I’ve been in Virginia this week working with the two facilities my company has in that state. It’s been a rough week. Long, exhausting days.
In my weakened solitude, I had time to reflect on a couple of matters. I’ll issue posts on the matters one at a time during the coming week.
I did, finally, think of something funny that happened after she passed.
I mean, I can think of a zillion funny things that happened before she passed. I come from a long line of funny. My family is hilarious. We thrive on the ridiculous and absurd. It’s finding humor in this 0 star situation that is the crux of the problem.
As one would expect, my entire family spent the days between her passing and her funeral in a daze. We were lost. We knew the steps that needed to be taken, but we weren’t really there.
Funerals require flowers, and in Gaylord there are two options. “The Good One” and “The Other One”. Obviously, we went to the good one to start.
The women in transit with me poured out of my aunt’s mini van in the two-spot parking lot at the good florist. We herded into their shop and a woman appeared from the back and asked if she could help.
Yes. I need flowers for my daughters funeral this week.
She was surprised and horrified. She disappeared into the back and then came back just as quickly as she was gone.
Please. Come to the back.
We went to the back of the store and were greeted by a very large man wearing a Hawaiian shirt and sitting in a wicker chair. The wicker was holding up by grace alone. He had a very small dog (I think a whippet?) in the wicker chair next to him. We looked at the pair and they looked right back at us. He was a late-issue Marlon Brando and his bucket-midget sitting in the wicker chairs.
I told him I needed flowers for my daughter’s urn.
“Yes” he told me “We do those. It will be $250 to $300 for the urn flowers.”

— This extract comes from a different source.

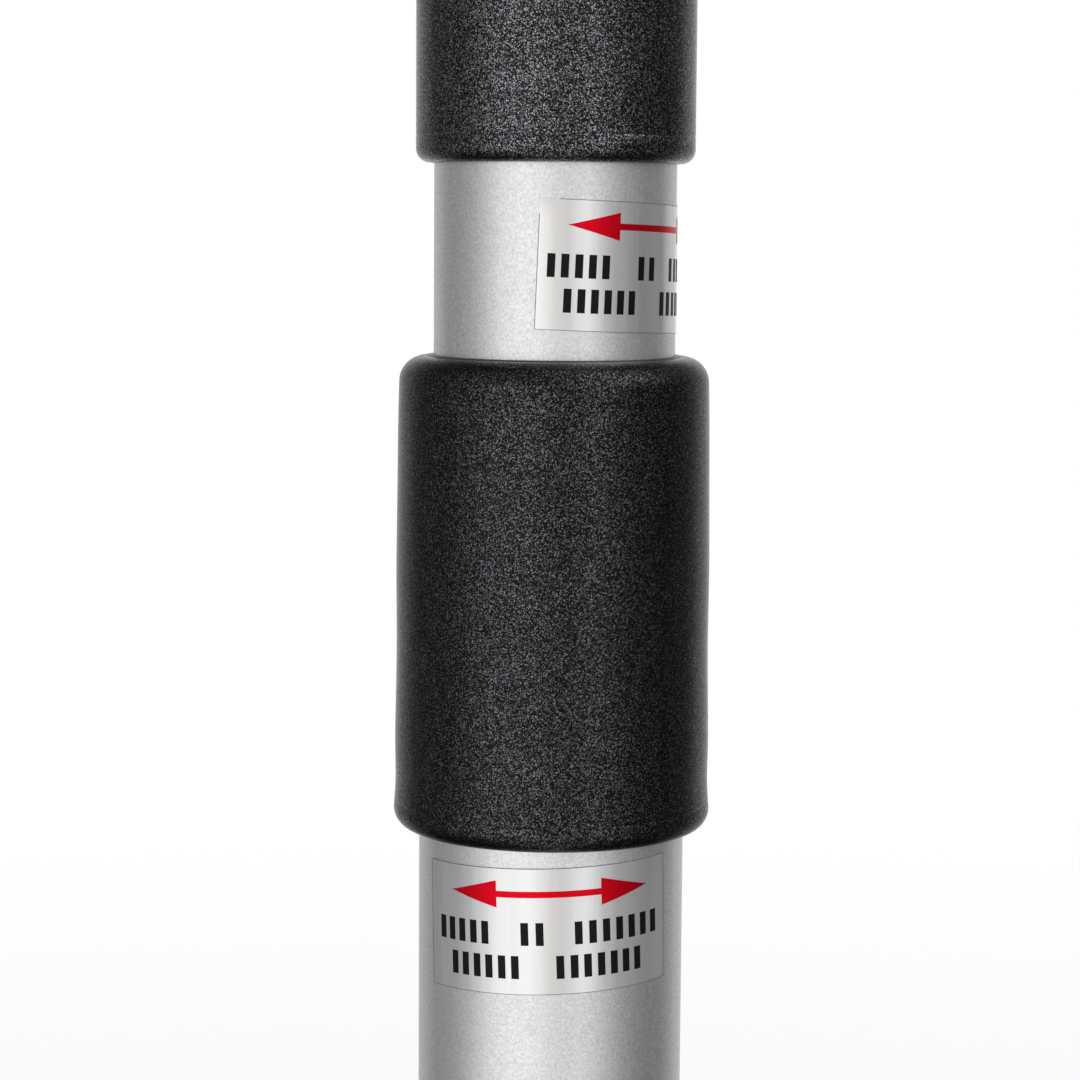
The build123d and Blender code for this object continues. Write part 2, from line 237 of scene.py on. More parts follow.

“I’ll take the $250 option, please” Because I’m not rich. This was going to be an expensive week.
“That’s fine. We do a horse-shoe shape for the urns. What colors do you like?” he asked
“Bright ones, keep the pink to a minimum”
“That’s fine. $250. You can pay me now”
I gave him my credit card and that was it. We spent 5 minutes in the shop and most of that was me staring at the wicker chair tableau with all of the incredulity I had in my body. I was buying flowers for my child’s funeral from this surreal facsimile of a B-movie set actor.
It was a mixed blessing. At one time, I wanted everything to be perfect for her good-bye. It was going to be the formal send-off and I needed this to be as tear-inducing as possible. Flowers are always key. And I had spent a total of 4 minutes on that flower transaction. At the same time, we were all zombies.
We were facsimiles of ourselves looking at a facsimile of a movie scene. It was absurd theater at its very finest.
We arrived at the funeral home a couple of days later. The flowers were there. They were perfect and beautiful. I loved them. Many people commented on the flowers. Later, they were the centerpiece of her Viking funeral pyre because if I’m going to spend $250 on a flower arrangement, I’m going to send them out in a blaze of glory.
I appreciate everything about that transaction. I’m always a fan of brevity. I needed to spend my time doing things that was not picking out flowers and he took that chore from me.
I’m okay with this completely ridiculous scene burned into my brain. And the flowers were just what I needed.
5 stars for the wicker-chair florist and his whippet dog.